Waiting times of up to three hours were also not unheard of at the German restaurant - the Expo security guards were asking us to announce waiting times to the restaurant queue (which reached all the way to the Italian pavilion - more than 300 people). That was about the time when we started thinking about persuading the Bosnia pavilion to give up their "waiting time" space on the billboard for our restaurant.
Things got really crazy on the last weekend. People were so keen on souvenirs that they would buy anything from the German pavilion. On the last day at night, during the last three hours, we cleaned the beer glasses from the restaurant in the dishwasher and carried them - still hot - downstairs where there was a horde of hundreds of souvenir hunters.
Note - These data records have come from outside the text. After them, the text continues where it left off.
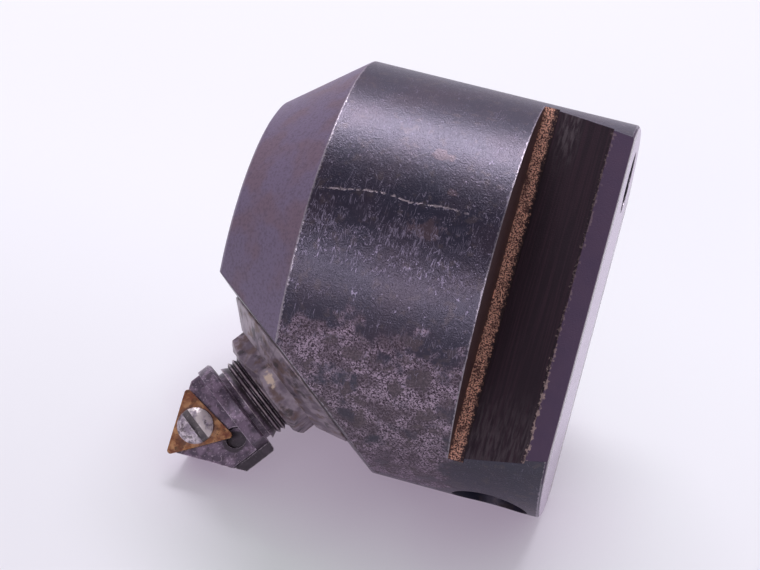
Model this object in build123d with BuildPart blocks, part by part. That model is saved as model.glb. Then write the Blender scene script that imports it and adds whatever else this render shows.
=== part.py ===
from build123d import *
from math import cos, radians, sin, sqrt, tan
import os

os.makedirs("parts", exist_ok=True)

# Frame: the origin is the centre of the rear face, +Z runs along the spindle axis towards the nose.
# The cartridge leans towards -X and the drive flat faces -Y, which is also the insert's rake side.

# Body, turned about the spindle axis
body_d = 92.0
body_length = 62.35
nose_length = 18.0
nose_d = 63.6
rear_chamfer = 0.6
nose_chamfer = 0.8

# Slide tongue at the rear: the hole for the mating slide's nut post, and the adjusting screw's bore
post_seat_d = 14.5
post_seat_depth = 5.5
post_hole_d = 13.0
post_hole_x = 34.0
post_hole_extra = 1.5
screw_bore_z = 11.55
screw_recess_d = 17.5
screw_recess_depth = 6.5
collar_bore_d = 16.0
collar_bore_depth = 10.0
screw_bore_extra = 2.5

# Flanks of the tongue: a groove along the front wall, a sloping floor, and a raised band at the rear
flat_front_z = 21.45
groove_width = 3.5
groove_offset = 20.6
groove_round = 0.5
floor_offset = 22.0
floor_slope = 14.0
band_length = 4.95
band_step = 0.8

# Cartridge axis, which crosses the spindle axis, and the facet square to it
tool_angle = 53.13
tool_cross_z = 42.35
facet_edge_z = 39.183

# Guide bushing in the facet's bore, with its key between its two retaining screws.
# The spacing shares out the bushing's free length below its flange: gap, screw, gap, key, gap, screw, gap.
bushing_length = 27.0
bushing_wall = 2.5
flange_step = 2.0
flange_thickness = 3.0
mouth_depth = 4.6
key_d = 5.0
key_recess = 0.6
retainer_d = 6.0
retainer_bite = 1.2
spacing = (2.0, 1.5, 1.0, 2.5)
retainer_recess = 0.5
retainer_socket = 3.0
retainer_socket_depth = 3.0

# Cartridge
shank_d = 18.0
shank_setback = 0.6
tail_d = 10.0
thread_d = 19.8
thread_pitch = 1.27
thread_root_share = 0.6134
thread_crest_share = 0.125
thread_top = 13.2
thread_bottom = -3.0
neck_length = 1.3
neck_d = 18.0
head_d = 24.8
head_chamfer = 0.5
keyway_depth = 2.2
travel_in = 1.0

# Insert, its pocket and the relief faces round it
insert_circle_d = 9.525
insert_thickness = 3.18
insert_nose_r = 0.8
insert_relief = 11.0
insert_hole_d = 4.4
insert_corner = 60.0
insert_angle = 60.0
insert_height = 25.65
insert_side = 3.1
rake_shoulder = 17.8
rake_flat_depth = 1.0
side_step_offset = 9.8
side_step_depth = 2.6
corner_relief_d = 5.0
corner_relief_extra = 0.4
front_gap = 0.35
flank_gap = 0.4
flank_relief = 9.0

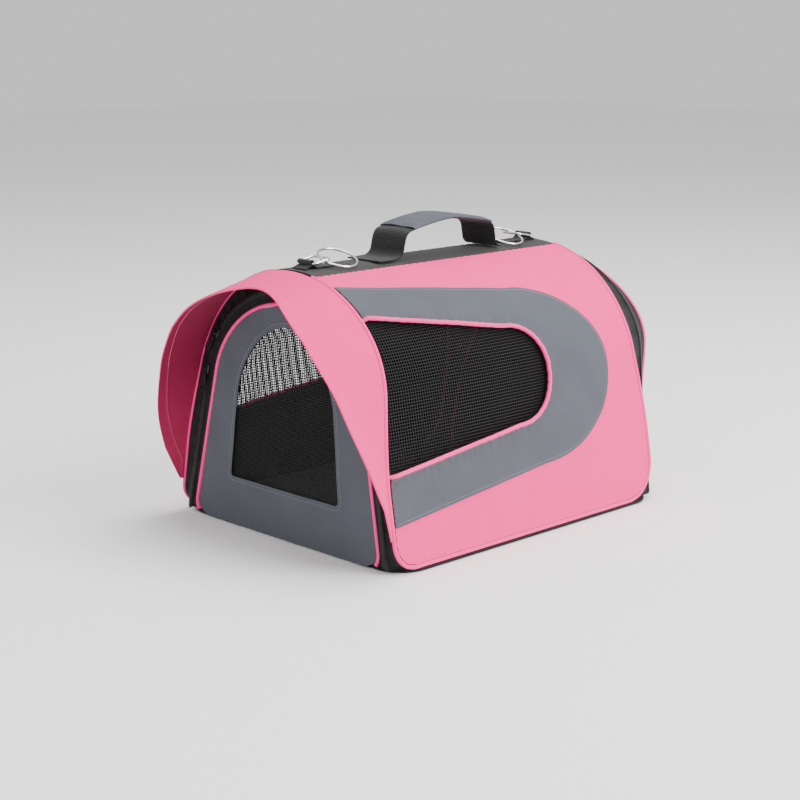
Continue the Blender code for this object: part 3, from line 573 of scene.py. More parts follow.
def onArch(s, lift=0.0):
    # y and z of the section at a signed run from the ridge, moved out by a lift
    run = np.abs(s)
    sign = np.where(np.asarray(s) < 0.0, -1.0, 1.0)
    y = np.interp(run, archLength, archPoints[:, 0]) + np.interp(run, archLength, archNormals[:, 0]) * lift
    z = np.interp(run, archLength, archPoints[:, 1]) + np.interp(run, archLength, archNormals[:, 1]) * lift
    return sign * y, z


def archNormal(s):
    run = np.abs(s)
    sign = np.where(np.asarray(s) < 0.0, -1.0, 1.0)
    sideways, upward = (np.interp(run, archLength, archNormals[:, k]) for k in (0, 1))
    return sign * sideways, upward


def runAtHeight(z):
    return np.interp(-np.asarray(z, float), -archPoints[:, 1], archLength)


def runAtWidth(width):
    return float(np.interp(width, archPoints[:, 0], archLength))


def bowAt(z):
    t = np.clip((z - panel["bowLow"]) / panel["bowSpan"], 0.0, 1.0)
    return panel["bow"] * 0.5 * (1.0 + np.cos(np.pi * t))


def edgeReach(z, radius, grow):
    reach = panel["halfLength"] + bowAt(z) + grow
    corner = radius + grow
    inner = corner - np.clip(z - (panel["bottom"] - grow), 0.0, corner)
    return reach - corner + np.sqrt(np.maximum(corner ** 2 - inner ** 2, 0.0))


def frontEdge(z, grow=0.0):
    return -edgeReach(z, panel["frontCorner"], grow)


def rearEdge(z, grow=0.0):
    return edgeReach(z, panel["rearCorner"], grow)


sTop = runAtWidth(panel["stripHalf"])
sBottom = float(runAtHeight(panel["bottom"]))


def waves(u, v, phase):
    return (np.sin(41.0 * u + 17.0 * v + phase) * np.sin(29.0 * v - 23.0 * u + 0.7 * phase)
            + 0.5 * np.sin(93.0 * u - 37.0 * v + 2.1 * phase) * np.sin(71.0 * v + 31.0 * u + phase))


def sideSwell(x, s, side):
    # soft fullness of a side panel between its seams
    z = onArch(s)[1]
    front, rear = frontEdge(z), rearEdge(z)
    a = np.clip((x - front) / (rear - front), 0.0, 1.0)
    b = np.clip((np.abs(s) - sTop) / (sBottom - sTop), 0.0, 1.0)
    fade = np.minimum(1.0, 6.0 * np.minimum(np.minimum(a, 1.0 - a), np.minimum(b, 1.0 - b)))
    dome = np.sin(np.pi * a) * np.sin(np.pi * b)
    return panel["swell"] * dome + panel["ripple"] * waves(x, np.abs(s), 1.3 + side) * fade


def sidePlace(side, lift, extra=None):
    def place(x, s):
        out = lift + sideSwell(x, s, side)
        if extra is not None:
            out = out + extra(x, s)
        y, z = onArch(s, out)
        return x, side * y, z
    return place


window = {"join": -0.010, "tip": 0.0413, "mid": 0.165, "rise": 0.050, "drop": 0.048, "topSlope": -0.155,
          "bottomSlope": 0.110, "power": 2.2}
band = {"join": 0.030, "tip": 0.142, "mid": 0.158, "rise": 0.0895, "drop": 0.0865, "topSlope": -0.098,
        "bottomSlope": 0.107, "power": 2.0}


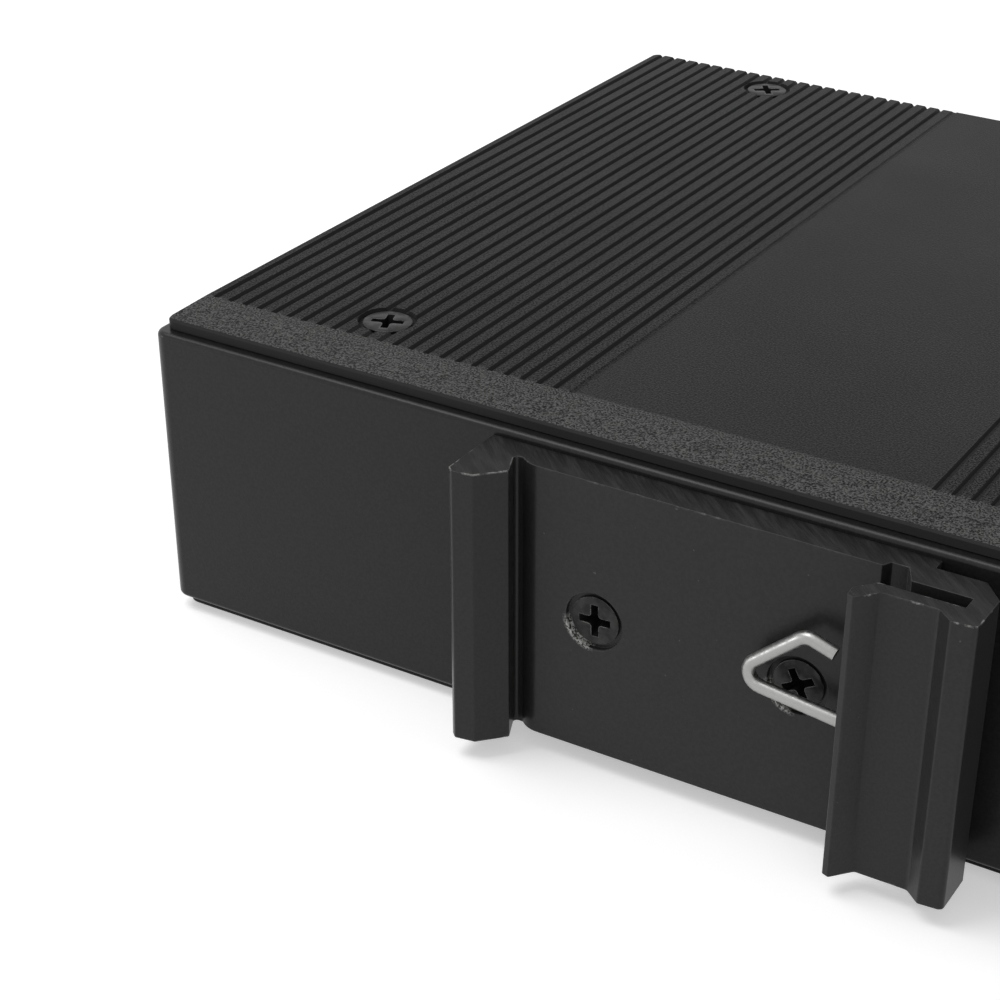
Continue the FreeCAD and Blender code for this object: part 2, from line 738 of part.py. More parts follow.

This way, we managed to sell nearly the whole set of dishes and glasses from the German restaurant (only about 20 were left over on the next day). Clever attendants from the German pavilion started selling their uniforms for surreal amounts of money. The craziness continued until late into the night - the French shop owners kept selling for hours when the German shop was long closed.
· Swiss party
On the final night, after celebrating in the German pavilion for a while, many staff took off towards the Swiss pavilion where the final party was held. Around midnight, finally the election for Miss and Mister Expo was held. Eight contesters from various countries presented themselves to the crowd to gain votes for the title. In the end, the male representative of Lithuania and the female representative of Italy won the title.
This evening, it was not about titles but about partying though. You could sense the relief in everybody that the Expo is now over. I had a pretty good time at the party - however, working for eleven days without a break did take its toll and forced me into the homebound taxi around four o'clock: for me, work started once again at eight in the morning on the next day.